SwordSTEM – Times I Was Good
Usually I write my articles in a narrative tone, explaining my findings as I go along. This is because
I am literally writing as I am going through doing my findings I am a great writer and storyteller. And as a result the negative results flow smoothly into the narrative.
An example of some of the negative results (aka those which failed to find a relationship) I have published in the past:
- In Nordic Rules tournaments the number of hits to each target area looks mostly the same if you use 1&2 points as if you use 2&3 points for your different target areas. Full Afterblow Smackdown: 1&2 vs 2&3
- There isn’t a correlation between going for deeper (and thus higher valued targets) and winning more matches.

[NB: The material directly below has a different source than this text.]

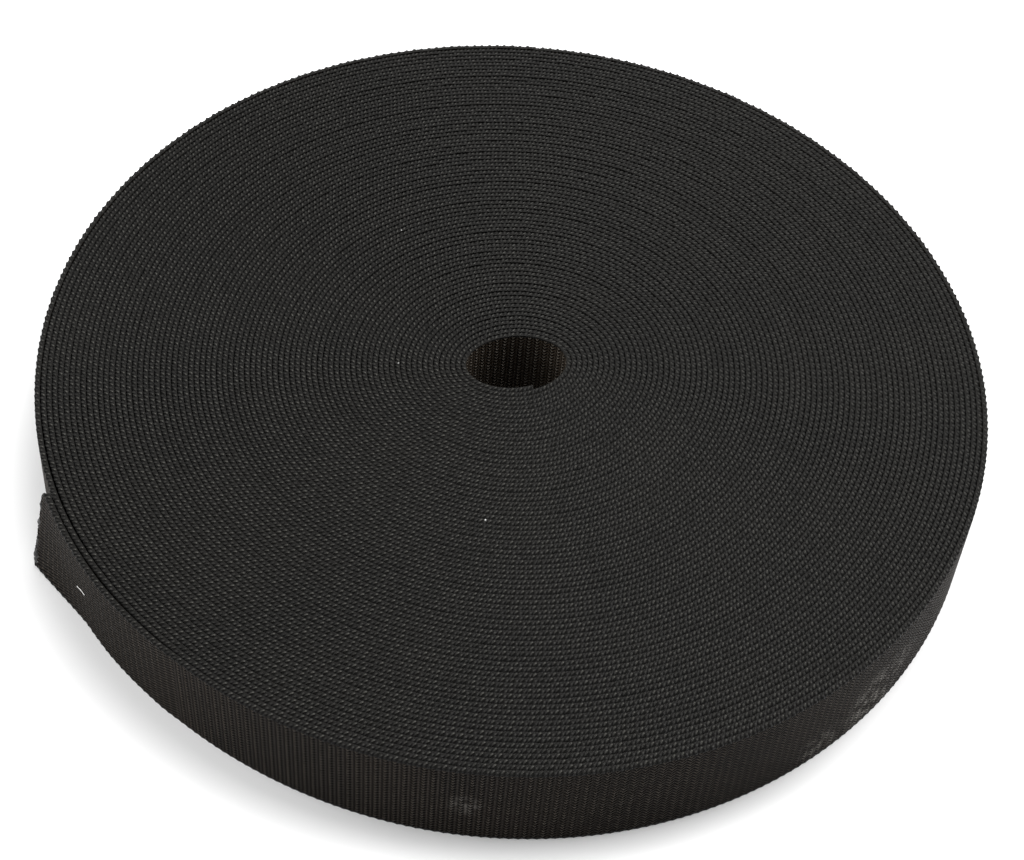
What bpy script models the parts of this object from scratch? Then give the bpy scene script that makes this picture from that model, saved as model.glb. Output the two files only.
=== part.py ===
"""A roll of black polypropylene webbing, wound on itself round an open hole, its outer end sprung free."""

import math

import bmesh
import bpy
from mathutils import Vector

# Lengths are in metres and angles in degrees, counted anticlockwise from +X as seen from above.
# The roll lies on one face. The webbing is wound clockwise from the hole outwards.
WEBBING_WIDTH = 0.025
WEBBING_THICKNESS = 0.0012
ROLL_RADIUS = 0.1052
WHOLE_TURNS = 77

# The hole is an oval that sits a little off the roll's centre.
HOLE_LONG_HALF = 0.0105
HOLE_SHORT_HALF = 0.0071
HOLE_SLANT = 15.0
HOLE_CENTRE = Vector((0.0001, 0.0004))

# Where the webbing starts, where it lifts off the roll and where it is cut.
INNER_END_ANGLE = -54.0
LIFT_ANGLE = -126.0
OUTER_END_ANGLE = -153.8

# The roll bulges a little beside its end, and the turn under the end has come loose.
BULGE_ANGLE = -150.0
BULGE_HEIGHT = 0.0004
BULGE_SPREAD = 22.0
LOOSE_TURN_HEIGHT = 0.0006
LOOSE_TURN_SPREAD = 12.0

# The loose end stands off the roll, and leans out at its foot towards the cut.
# The shares are parts of its length, from where it leaves the roll.
LIFT_HEIGHT = 0.00035
LIFT_START = 0.12
LIFT_FULL = 0.52
LEAN_REACH = 0.0038
LEAN_START = 0.62
LEAN_CURVE = 1.5
CUT_SLANT = 1.2
FOOT_RISE = 0.0002

# The first and last turns have their true width. The ones between are drawn as a few wide bands.
WHOLE_BANDS = 10
GROOVE_DEPTH = 0.0005
GROOVE_HALF_WIDTH = 0.0005
GROOVE_SHARE = 0.3
GROOVE_FADE = 0.12

PIECE_GAP = 0.0003
WELD_DISTANCE = 0.00002
EDGE_ROUNDING = 0.0004
ROUNDING_STEPS = 1
SHARP_EDGE = math.radians(50)
SMOOTH_BELOW = math.radians(40)
WALL_TILT = 0.1
TURN_STEPS = 120
BAND_ROWS = 3
END_STEPS = 30
END_ROWS = 8

WEBBING_BLACK = (0.021, 0.020, 0.019, 1.0)
WEBBING_ROUGHNESS = 0.62
WEBBING_SHEEN = 0.2

# Turns of webbing between the wall of the hole and the outermost face, at the cut and at the lift.
ALL_LAYERS = WHOLE_TURNS + (INNER_END_ANGLE - OUTER_END_ANGLE) / 360 + 1
ROLL_LAYERS = WHOLE_TURNS + (INNER_END_ANGLE - LIFT_ANGLE) / 360 + 1
ROLL_BANDS = WHOLE_BANDS + (INNER_END_ANGLE - LIFT_ANGLE) / 360 + 1


def direction(angle):
    return Vector((math.cos(math.radians(angle)), math.sin(math.radians(angle))))


def bell(angle, spread):
    """A smooth rise beside the loose end, 1 at its middle."""
    away = (angle - BULGE_ANGLE + 180) % 360 - 180
    return math.exp(-((away / spread) ** 2))


def smooth(share):
    share = min(max(share, 0.0), 1.0)
    return share * share * (3 - 2 * share)


def hole_radius(angle):
    """Distance from the roll's centre to the oval, along this angle."""
    slant = math.radians(HOLE_SLANT)
    ray = direction(angle)
    turned = Vector((
        ray.x * math.cos(slant) + ray.y * math.sin(slant),
        ray.y * math.cos(slant) - ray.x * math.sin(slant),
    ))
    centre = Vector((
        HOLE_CENTRE.x * math.cos(slant) + HOLE_CENTRE.y * math.sin(slant),
        HOLE_CENTRE.y * math.cos(slant) - HOLE_CENTRE.x * math.sin(slant),
    ))
    square = (turned.x / HOLE_LONG_HALF) ** 2 + (turned.y / HOLE_SHORT_HALF) ** 2
    cross = (
        turned.x * centre.x / HOLE_LONG_HALF**2 + turned.y * centre.y / HOLE_SHORT_HALF**2
    )
    inside = 1 - (centre.x / HOLE_LONG_HALF) ** 2 - (centre.y / HOLE_SHORT_HALF) ** 2
    return (cross + math.sqrt(cross * cross + square * inside)) / square


def layer_radius(angle, layers):
    """Radius reached after this many layers, counted out from the oval."""
    start = hole_radius(angle)
    rim = ROLL_RADIUS + BULGE_HEIGHT * bell(angle, BULGE_SPREAD)
    return start + (rim - start) * layers / ALL_LAYERS


def band_layers(turns):
    """Layers out from the oval at the seam that has been wound this many turns, from 0 to ROLL_BANDS."""
    if turns <= 1:
        return turns
    share = min((turns - 1) / (ROLL_BANDS - 2), 1.0)
    widened = share - math.sin(2 * math.pi * share) / (2 * math.pi)
    return turns + (ROLL_LAYERS - ROLL_BANDS) * widened


def seam_radius(turns):
    """Distance from the centre to the seam, which follows the winding out from the hole."""
    angle = INNER_END_ANGLE - 360 * turns
    near_rim = smooth((turns - ROLL_BANDS + 2) / 2)
    loose = LOOSE_TURN_HEIGHT * bell(angle, LOOSE_TURN_SPREAD) * near_rim
    return layer_radius(angle, band_layers(turns)) + loose


def seam_depth(turns):
    """The groove between two bands. It runs out at the hole's wall and at the rim."""
    inner = smooth((turns - 1) / GROOVE_FADE)
    outer = smooth((ROLL_BANDS - 1 - turns) / GROOVE_FADE)
    return GROOVE_DEPTH * inner * outer


def band_point(turns, row):
    """A point on the roll's upper face. Rows 0 and 3 are seams, rows 1 and 2 the shoulders beside them."""
    inner = seam_radius(turns)
    outer = seam_radius(turns + 1)
    shoulder = min(GROOVE_HALF_WIDTH, GROOVE_SHARE * (outer - inner))
    radius = (inner, inner + shoulder, outer - shoulder, outer)[row]
    depth = (seam_depth(turns), 0.0, 0.0, seam_depth(turns + 1))[row]
    flat = direction(INNER_END_ANGLE - 360 * turns) * radius
    return Vector((flat.x, flat.y, WEBBING_WIDTH - depth))


def footprint_centre(points):
    """Middle of the points' box, which becomes the origin."""
    across = [point.x for point in points]
    along = [point.y for point in points]
    return Vector(((min(across) + max(across)) / 2, (min(along) + max(along)) / 2))


def webbing_material():
    """Matt black spun polypropylene with a faint sheen."""
    material = bpy.data.materials.new("black_webbing")
    material.use_nodes = True
    shader = material.node_tree.nodes["Principled BSDF"]
    shader.inputs["Base Color"].default_value = WEBBING_BLACK
    shader.inputs["Roughness"].default_value = WEBBING_ROUGHNESS
    shader.inputs["Metallic"].default_value = 0.0
    shader.inputs["Sheen Weight"].default_value = WEBBING_SHEEN
    material.diffuse_color = WEBBING_BLACK
    return material


def add_piece(name, mesh_builder, material, collection):
    """A new object that holds the mesh built for it."""
    piece = bpy.data.objects.new(name, bpy.data.meshes.new(name))
    mesh_builder.to_mesh(piece.data)
    mesh_builder.free()
    piece.data.materials.append(material)
    collection.objects.link(piece)
    return piece


def round_edges(piece, limit):
    """Rounds the sharp or the weighted edges, like the woven selvedge."""
    bevel = piece.modifiers.new("rounded_edges", "BEVEL")
    bevel.width = EDGE_ROUNDING
    bevel.segments = ROUNDING_STEPS
    bevel.limit_method = limit
    bevel.angle_limit = SHARP_EDGE
    piece.data.shade_smooth()
    piece.data.set_sharp_from_angle(angle=SMOOTH_BELOW)


def wound_body():
    """The roll. One band is wound into a face, its turns are welded, and walls and a base close it."""
    builder = bmesh.new()
    rounding = builder.edges.layers.float.new("bevel_weight_edge")
    steps = round((ROLL_BANDS - 1) * TURN_STEPS)
    bmesh.ops.create_grid(builder, x_segments=steps, y_segments=BAND_ROWS, size=0.5)
    for vertex in builder.verts:
        turns = round((vertex.co.x + 0.5) * steps) / TURN_STEPS
        vertex.co = band_point(turns, round((vertex.co.y + 0.5) * BAND_ROWS))
    bmesh.ops.remove_doubles(builder, verts=builder.verts[:], dist=WELD_DISTANCE)
    rims = [edge for edge in builder.edges if edge.is_boundary]
    walls = bmesh.ops.extrude_edge_only(builder, edges=rims)["geom"]
    for vertex in [item for item in walls if isinstance(item, bmesh.types.BMVert)]:
        vertex.co.z = 0
    base_rims = [edge for edge in builder.edges if edge.is_boundary]
    bmesh.ops.bridge_loops(builder, edges=base_rims)
    bmesh.ops.recalc_face_normals(builder, faces=builder.faces[:])
    for edge in builder.edges:
        wall_faces = [face for face in edge.link_faces if abs(face.normal.z) < WALL_TILT]
        level = abs(edge.verts[0].co.z - edge.verts[1].co.z) < WELD_DISTANCE
        edge[rounding] = 1.0 if level and len(wall_faces) == 1 else 0.0
    return builder


def loose_end_point(along, up):
    """A point on the outer face of the loose end: along and up run from 0 to 1."""
    start = LIFT_ANGLE - math.degrees(PIECE_GAP / ROLL_RADIUS)
    end = OUTER_END_ANGLE + CUT_SLANT * (1 - up)
    angle = start + (end - start) * along
    layers = ALL_LAYERS - (angle - OUTER_END_ANGLE) / 360
    lean = LEAN_REACH * (max(along - LEAN_START, 0.0) / (1 - LEAN_START)) ** LEAN_CURVE
    lift = LIFT_HEIGHT * smooth((along - LIFT_START) / (LIFT_FULL - LIFT_START))
    radius = layer_radius(angle, layers) + PIECE_GAP + lift + lean * (1 - up)
    drop = math.sqrt(WEBBING_WIDTH**2 - lean**2) * (1 - up)
    foot_clearance = FOOT_RISE * smooth(along) * (1 - up)
    flat = direction(angle) * radius
    return Vector((flat.x, flat.y, WEBBING_WIDTH - drop + foot_clearance))


def loose_end_face():
    """The outer face of the loose end, from where it lifts off to its cut edge."""
    builder = bmesh.new()
    bmesh.ops.create_grid(builder, x_segments=END_STEPS, y_segments=END_ROWS, size=0.5)
    for vertex in builder.verts:
        vertex.co = loose_end_point(vertex.co.x + 0.5, vertex.co.y + 0.5)
    bmesh.ops.reverse_faces(builder, faces=builder.faces[:])
    return builder


def main():
    for old in list(bpy.data.objects):
        bpy.data.objects.remove(old)
    collection = bpy.data.collections.new("roll_of_webbing")
    bpy.context.scene.collection.children.link(collection)
    material = webbing_material()

    roll = add_piece("webbing_roll", wound_body(), material, collection)
    round_edges(roll, "WEIGHT")

    end = add_piece("loose_end", loose_end_face(), material, collection)
    solidify = end.modifiers.new("thickness", "SOLIDIFY")
    solidify.thickness = WEBBING_THICKNESS
    solidify.offset = -1
    round_edges(end, "ANGLE")

    centre = footprint_centre([vertex.co for vertex in roll.data.vertices])
    for piece in (roll, end):
        piece.location = (-centre.x, -centre.y, 0)


main()
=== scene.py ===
import math

import bmesh
import bpy
import numpy as np
from mathutils import Matrix, Vector


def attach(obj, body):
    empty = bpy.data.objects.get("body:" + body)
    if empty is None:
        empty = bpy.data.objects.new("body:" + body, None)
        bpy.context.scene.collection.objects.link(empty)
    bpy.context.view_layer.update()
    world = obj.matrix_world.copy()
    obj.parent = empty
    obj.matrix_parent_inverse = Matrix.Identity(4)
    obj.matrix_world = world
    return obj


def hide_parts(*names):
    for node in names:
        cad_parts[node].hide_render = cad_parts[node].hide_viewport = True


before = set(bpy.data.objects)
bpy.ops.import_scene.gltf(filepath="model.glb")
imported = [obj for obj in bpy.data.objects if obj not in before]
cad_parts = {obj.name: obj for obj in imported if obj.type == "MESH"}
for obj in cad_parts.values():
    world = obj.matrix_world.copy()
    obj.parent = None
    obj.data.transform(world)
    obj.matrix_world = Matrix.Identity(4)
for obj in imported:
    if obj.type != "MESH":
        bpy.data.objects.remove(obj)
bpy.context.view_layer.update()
print("frame loaded:", sorted(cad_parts))


# the winding, the same as the roll's solid: metres, and degrees anticlockwise from +X seen from above
winding = {
    "width": 0.025,
    "rollRadius": 0.1052,
    "wholeTurns": 77,
    "holeLongHalf": 0.0105,
    "holeShortHalf": 0.0071,
    "holeSlant": 15.0,
    "holeCentre": (0.0001, 0.0004),
    "innerEnd": -54.0,
    "lift": -126.0,
    "outerEnd": -153.8,
    "bulgeAngle": -150.0,
    "bulgeHeight": 0.0004,
    "bulgeSpread": 22.0,
    "looseTurnHeight": 0.0006,
    "looseTurnSpread": 12.0,
    "looseTurns": 2,
    "pack": 0.995,  # share of the room between two seams that the webbing fills
    "stepsPerTurn": 360,
    "overrun": 0.02,  # turns that the path runs on past both ends
}

allLayers = winding["wholeTurns"] + (winding["innerEnd"] - winding["outerEnd"]) / 360 + 1
rollTurns = winding["wholeTurns"] + (winding["innerEnd"] - winding["lift"]) / 360


def smooth(share):
    share = np.clip(share, 0, 1)
    return share * share * (3 - 2 * share)


def waves(share, parts):  # each part has a rate, a start and a height
    return sum(height * np.sin(rate * share + start) for rate, start, height in parts)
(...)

Likewise, keeping to shallow targets doesn’t help you win either. Is Going For Deep Targets Worth It and More – Longpoint Stats Review
- There was no appreciable difference between Beginner and Advanced LS tournaments in terms of scoring exchanges. (Of course how they score is going to be pretty different. but I don’t have a number to quantify that; therefore it doesn’t exist.😉) How Much Does Participant Skill Affect Overall Behavior
- There isn’t a case of brackets being cleaner once the less skilled fencers are knocked out. If anything it is a case of the finals being slightly less clean, but close enough that it isn’t all that significant. Survive the Pools and Fence the Finals?
SwordSTEM – Times I Was Bad
It may shock you, but I’m not perfect. There have been occasions where I thought I might have something interesting, couldn’t get anything out of it, and dropped it for something else. This is a case of Positive Publication Bias at work. So time to revisit some of these.

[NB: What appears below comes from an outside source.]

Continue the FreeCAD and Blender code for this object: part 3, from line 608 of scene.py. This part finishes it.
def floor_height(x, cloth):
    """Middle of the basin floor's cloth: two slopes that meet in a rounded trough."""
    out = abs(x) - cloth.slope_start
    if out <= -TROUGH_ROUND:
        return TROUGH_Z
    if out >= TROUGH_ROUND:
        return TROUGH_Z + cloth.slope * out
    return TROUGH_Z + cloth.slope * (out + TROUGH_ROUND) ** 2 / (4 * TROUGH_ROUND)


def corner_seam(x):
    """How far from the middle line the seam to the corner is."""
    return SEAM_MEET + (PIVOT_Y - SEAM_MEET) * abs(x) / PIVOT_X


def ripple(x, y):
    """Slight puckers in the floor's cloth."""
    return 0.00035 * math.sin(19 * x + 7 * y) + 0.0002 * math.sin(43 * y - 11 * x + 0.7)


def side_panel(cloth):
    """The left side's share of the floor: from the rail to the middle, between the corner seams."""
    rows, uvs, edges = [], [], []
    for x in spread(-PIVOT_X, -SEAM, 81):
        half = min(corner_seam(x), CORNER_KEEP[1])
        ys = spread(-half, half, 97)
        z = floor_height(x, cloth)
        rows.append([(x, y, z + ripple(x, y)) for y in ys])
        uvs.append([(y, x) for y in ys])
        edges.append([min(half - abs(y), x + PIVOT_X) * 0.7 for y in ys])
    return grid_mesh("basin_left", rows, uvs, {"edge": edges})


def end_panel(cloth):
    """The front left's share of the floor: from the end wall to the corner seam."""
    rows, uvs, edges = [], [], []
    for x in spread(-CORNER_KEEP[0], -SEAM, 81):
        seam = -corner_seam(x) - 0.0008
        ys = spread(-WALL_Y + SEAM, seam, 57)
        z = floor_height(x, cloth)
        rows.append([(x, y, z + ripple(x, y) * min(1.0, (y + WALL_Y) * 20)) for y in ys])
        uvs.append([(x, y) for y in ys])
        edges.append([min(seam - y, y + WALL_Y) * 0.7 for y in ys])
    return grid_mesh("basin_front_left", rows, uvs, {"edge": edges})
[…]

The correlation coefficient (r) is the primary tool I’ll be using to illustrate the relationship between two things, or more specifically the lack of a relationship. The further the value is from 0, the more things appear to be related, up to -1 or 1. (Once you know that they are related you start to look for a link. Just because they are related doesn’t mean that one caused the other!)
The plot below shows three different data series, and the correlation coefficients between the two variables tracked. For the blue (r = 1) this means an increase in J maps to a proportional (but not identical!) increase in K. For the orange data (r = -1) this means that an increase in J corresponds to a decrease in K every time.

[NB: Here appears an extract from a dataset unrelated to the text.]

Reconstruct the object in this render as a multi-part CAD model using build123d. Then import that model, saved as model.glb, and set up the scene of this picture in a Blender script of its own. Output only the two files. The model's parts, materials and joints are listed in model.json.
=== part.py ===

For the gray we see that it is close to being perfectly related, but not completely – a.k.a. “highly correlated”. There is some noise tucked in here, but overall an increase in J correlates pretty strongly with an increase in K, hence the high correlation coefficient of 0.94. (You can think of this like the correlation between landing a hit and scoring points. Most of the time they are related, but with the judges in the mix…)
Double Hits Are Related To?
Back in the early days of HEMA Scorecard, before SwordSTEM was even a thing, I tried to look for patterns between different statistics. And there basically weren’t any so I abandoned that and stopped looking. And in later years when I was looking for interesting topics for SwordSTEM I naturally didn’t choose this for an article topic because it is boring. Bad Sean!
The following is data collected from deductive afterblow rules which also tracked double hits.
|Correlation to Double Hit %||What is it?|
|Clean Hit %||-0.04||How often you land clean hits on them, vs how often they land clean hits on you|
|Overall Hit %||-0.02||How often you land the original hit on them vs how often they land the original hit on you|
|Afterblow Defense %||-0.08||How often you successfully defend the afterblow of your initial hit|
|Afterblow Return %||0.01||How often do you land the afterblow after being hit|
If you wanted an example of unrelated data for a textbook, this would be it. Those values say that there is no connection between any of these things. Knowing that someone frequently double hits doesn’t tell you anything about their ability to land more hits than their opponent, defend against the afterblow, or land afterblows.
Afterblows Are Related To ?
Using the same data set from the previous section, we can still do more. When you have a bunch of data points you can throw them all in a blender, and have the computer tell you what the correlation coefficients are between all the terms. Here is an output for four different properties:
Clean Hit % (how often you land clean hits on them, vs how often they land clean hits on you) is very strongly related to Overall Hit % (how often you land the original hit on them vs how often they land the original hit on you). Which is not something anyone is going to find surprising. These two numbers are also the most correlated to Win %, and at this point are a pretty good proxy for a fighter’s ability.
Let us turn our attention to the relationship between Afterblow Defense % and Afterblow Return %.
The value is -0.2, which is really low. It is basically saying that knowing someone is good at defending afterblows is no help in knowing if they are good at landing an afterblow. (Of course, in general, whether the afterblow lands or not is dependent on what the person being hit is doing before the afterblow lands, not what either of them do after. Doubles per Exchange and the Afterblow)
The relationship between the overall hit percentage and the afterblow percentages is also basically non-existent. Which is actually really interesting as it suggests that how good a fighter you are has no bearing on how good you are at defending or landing afterblows. This is a perfect example of finding no relationship nonetheless it results in an interesting bit of knowledge.
Are the Number of Doubles Connected to Closeness?
We’ve seen in the past that having high stakes will cause people to be more willing to trade hits to win. (Do they Double a Lot in the Swordfish Finals?, Full Afterblow Smackdown: 1&2 vs 2&3) But being on the biggest HEMA livestream in the world is a bit of an extreme case to study. Is the rule generally applicable?
I looked at the Polish scene for a good case study, as they call double hits but have no limit. Which means you see a lot of high double hit matches, giving a more continuous data set. The operative word here is more, as doubles and point values are still given out in discrete points. When you look at it on a scatter plot it looks very artificial, and that’s because it is.
We have lots of points stacking on top of each other, and you can’t get much from the graph. I’m going to cheat a little bit and use R2 here, instead of “r” that we have been using for correlation coefficient. Mainly because that is how excel puts it on the plot. And it doesn’t really matter if you care about r or R2, a value of only 0.0815 is abysmal for either. Meaning there isn’t really a relationship between how close the match score is and the number of double hits which were landed.
So, in addition to the boring stats lesson shoved down your throats, we did manage to learn something by publishing results which ended up with a whole lot of nothing. And that is:
- Double hits are basically not correlated with anything.
- Throwing and defending afterblows are independent skills in deductive afterblow rules.
- Being good at fencing has little bearing on how often you defend or throw afterblows in a deductive afterblow ruleset.
- In the Polish HEMA scene there is no connection between the number of doubles and how close a match is. It remains to be seen how well this result holds up in other regions.
- I should work on being more interesting as a writer, so I can make even a negative result engaging to read. Then I need not fear publication of negative data.